*YOUR INSTRUCTIONS:* Without further comment, state how many lines in the listing below contain the word "part".

*DATA LINES:*

__________

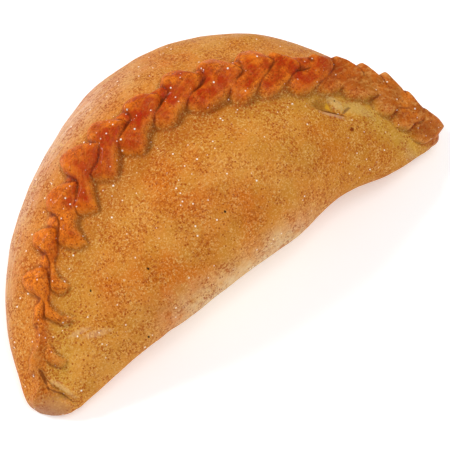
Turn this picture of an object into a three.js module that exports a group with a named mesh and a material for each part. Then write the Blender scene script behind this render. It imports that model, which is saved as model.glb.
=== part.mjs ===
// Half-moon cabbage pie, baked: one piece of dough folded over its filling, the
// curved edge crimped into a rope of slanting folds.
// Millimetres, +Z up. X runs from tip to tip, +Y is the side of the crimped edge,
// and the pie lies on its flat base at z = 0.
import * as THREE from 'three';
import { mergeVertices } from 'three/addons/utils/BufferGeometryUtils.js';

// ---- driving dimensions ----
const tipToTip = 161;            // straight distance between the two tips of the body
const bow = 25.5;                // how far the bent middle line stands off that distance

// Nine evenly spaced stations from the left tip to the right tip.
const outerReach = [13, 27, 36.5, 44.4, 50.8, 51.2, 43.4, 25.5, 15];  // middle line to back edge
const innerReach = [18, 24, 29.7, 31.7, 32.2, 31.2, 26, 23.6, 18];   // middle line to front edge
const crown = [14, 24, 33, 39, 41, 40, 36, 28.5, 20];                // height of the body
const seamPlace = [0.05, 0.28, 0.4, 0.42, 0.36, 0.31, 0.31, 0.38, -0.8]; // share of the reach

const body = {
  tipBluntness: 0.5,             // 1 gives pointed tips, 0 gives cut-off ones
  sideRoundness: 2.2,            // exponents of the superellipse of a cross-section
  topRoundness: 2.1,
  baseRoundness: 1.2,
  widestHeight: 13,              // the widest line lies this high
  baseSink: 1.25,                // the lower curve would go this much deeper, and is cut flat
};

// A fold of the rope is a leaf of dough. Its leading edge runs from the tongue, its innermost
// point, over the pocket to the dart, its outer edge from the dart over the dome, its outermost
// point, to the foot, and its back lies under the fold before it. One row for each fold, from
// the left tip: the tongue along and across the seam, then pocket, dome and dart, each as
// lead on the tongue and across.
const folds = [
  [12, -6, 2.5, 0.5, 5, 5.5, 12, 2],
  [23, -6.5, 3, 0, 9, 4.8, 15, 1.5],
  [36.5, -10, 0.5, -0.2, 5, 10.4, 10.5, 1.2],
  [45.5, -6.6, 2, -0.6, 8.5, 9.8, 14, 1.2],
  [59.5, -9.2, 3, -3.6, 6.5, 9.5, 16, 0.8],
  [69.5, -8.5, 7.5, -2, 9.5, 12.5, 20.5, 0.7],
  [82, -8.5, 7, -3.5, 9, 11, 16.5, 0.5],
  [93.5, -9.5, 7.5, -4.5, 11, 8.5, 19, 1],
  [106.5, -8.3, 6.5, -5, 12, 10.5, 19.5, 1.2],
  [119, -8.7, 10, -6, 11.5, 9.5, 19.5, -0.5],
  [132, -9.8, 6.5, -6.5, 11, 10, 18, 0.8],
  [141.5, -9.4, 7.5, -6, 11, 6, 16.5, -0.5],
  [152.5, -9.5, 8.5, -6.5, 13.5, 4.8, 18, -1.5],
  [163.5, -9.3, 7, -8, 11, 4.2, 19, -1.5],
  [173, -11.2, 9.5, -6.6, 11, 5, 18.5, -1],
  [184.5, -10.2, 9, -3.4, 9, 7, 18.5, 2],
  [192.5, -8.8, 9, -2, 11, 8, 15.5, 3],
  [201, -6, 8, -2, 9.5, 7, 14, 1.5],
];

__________

*REPLY TO THE TASK:* 2